Of course, once the door to poetry is opened, there are endless other doors and hallways to get lost in.  Like a mouse venturing through the walls of an old colonial house for the first time, many paths in poetry can lead to a dead end.  People are easily scared off by it, but May was always there, pointing us in a promising direction.

At the end of the course, she encouraged me to submit my work to The Muse.  After waiting three excruciatingly long months, I finally heard that they’d be publishing one of my short stories and one of my poems.  I was ecstatic.

Professor May also invited me to read a poem at the Blackbird Poetry Festival, an event organized by both Howard Community College and HoCoPoLitSo.  At the festival, I knew that a lot of students were being exposed to poetry in their adult lives for the first time, and I loved being a part of that.  I was nervous, of course.  Who wouldn’t be nervous doing their first poetry reading in front of their teachers, classmates, their mother, and RIVES, who was front and center, chanting my name as I walked to the podium.

Despite the fact that I was trembling with fear on the inside, I made it through the reading and was immediately praised by Tim Singleton, Board Co-Chair of HoCoPoLitSo, who announced after my performance that he liked it so much he would have liked to hear it twice.  Professor May said I did great and assured me that I didn’t look nervous at all.  One student told me after the event that my poem was his favorite.  Rives even said that he loved my poem and I had excellent stage presence.  Reading my poetry was like a rollercoaster ride.  I was scared out of my mind but so high off of the adrenaline afterwards that I couldn’t wait to do it again.

Luckily I didn’t have to wait long because The Muse reading was only a couple of weeks later.  That was a whole different experience of elation, as I picked up the first publication that contained my own work.  I can’t express how lovely instructing the audience to turn to page 47 in their book to find MY POEM felt.

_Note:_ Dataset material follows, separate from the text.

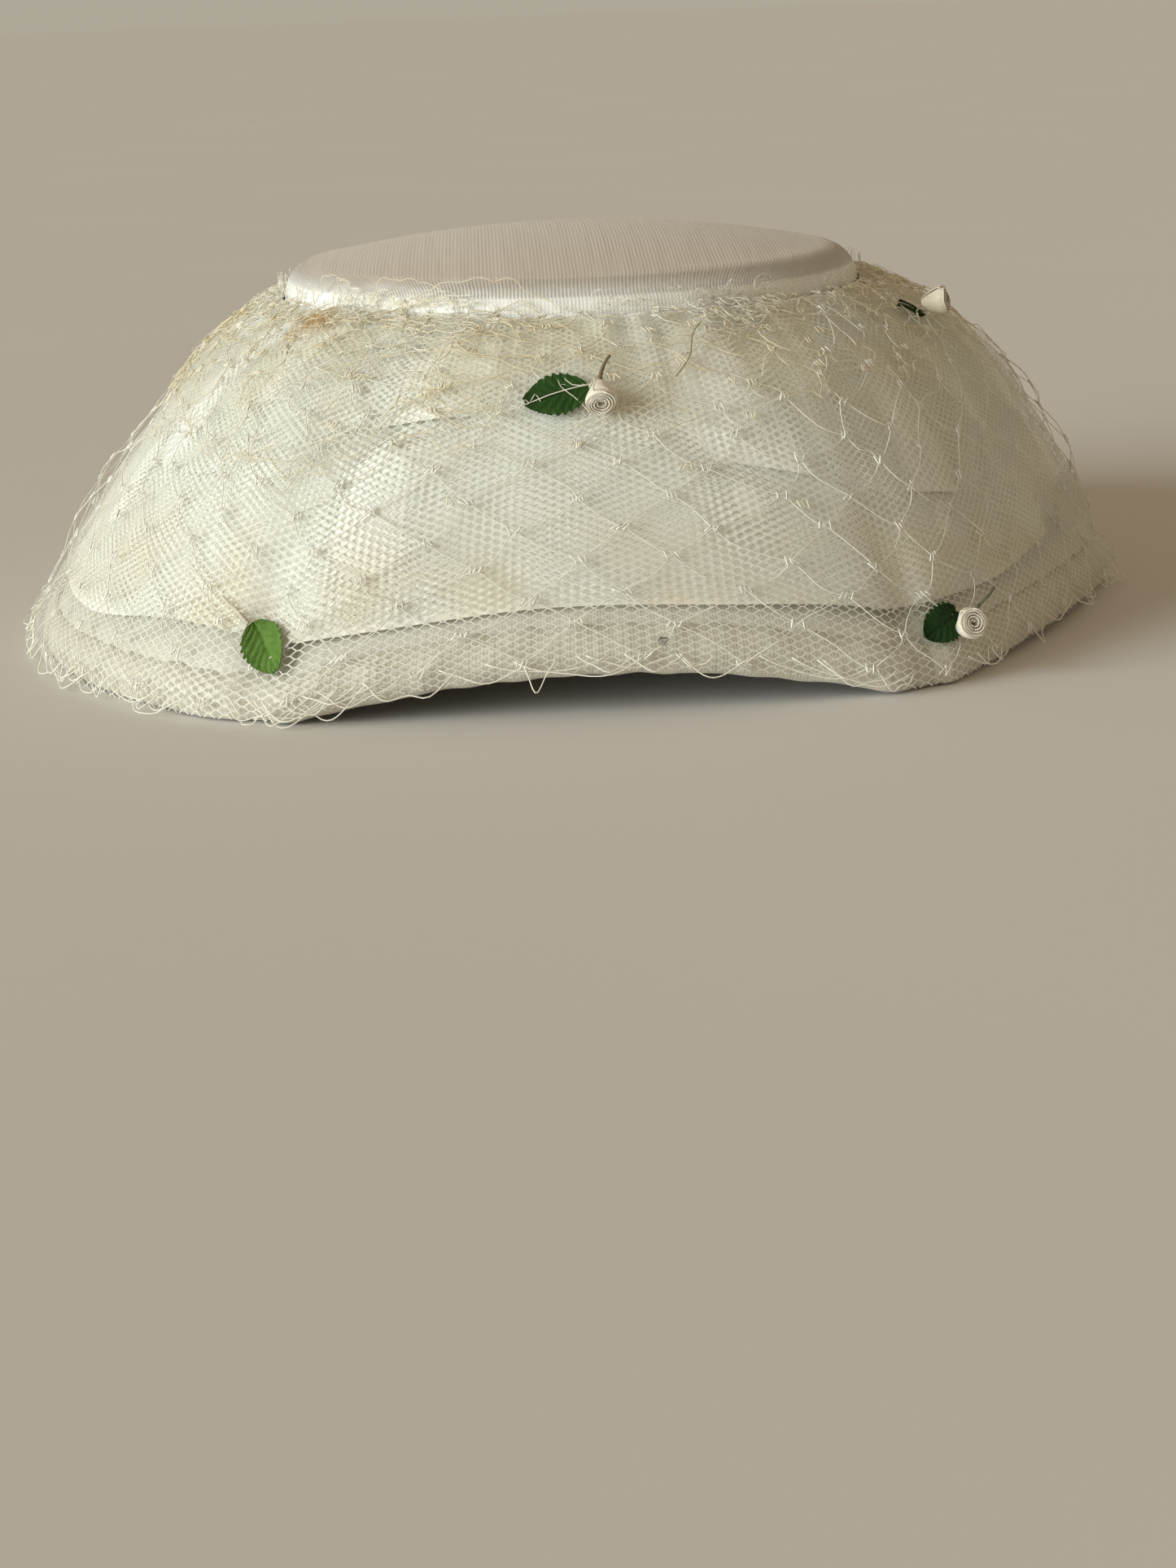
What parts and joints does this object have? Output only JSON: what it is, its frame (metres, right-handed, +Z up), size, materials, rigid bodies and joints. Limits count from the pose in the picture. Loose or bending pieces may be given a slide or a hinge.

Howard Community College didn’t just introduce me to poetry.  It provided me with all of the assurance and reassurance I needed as a writer.  It gave me door-opening experiences that have fueled me to continue my journey as a poet.  The dedicated and passionate English Literature professors gave me an outstanding jumpstart into poetry.  Now when I’m strolling around in Duncan Hall and I come to a framed poem on the wall, I take a few moments to read it, and I’m always pleasantly surprised.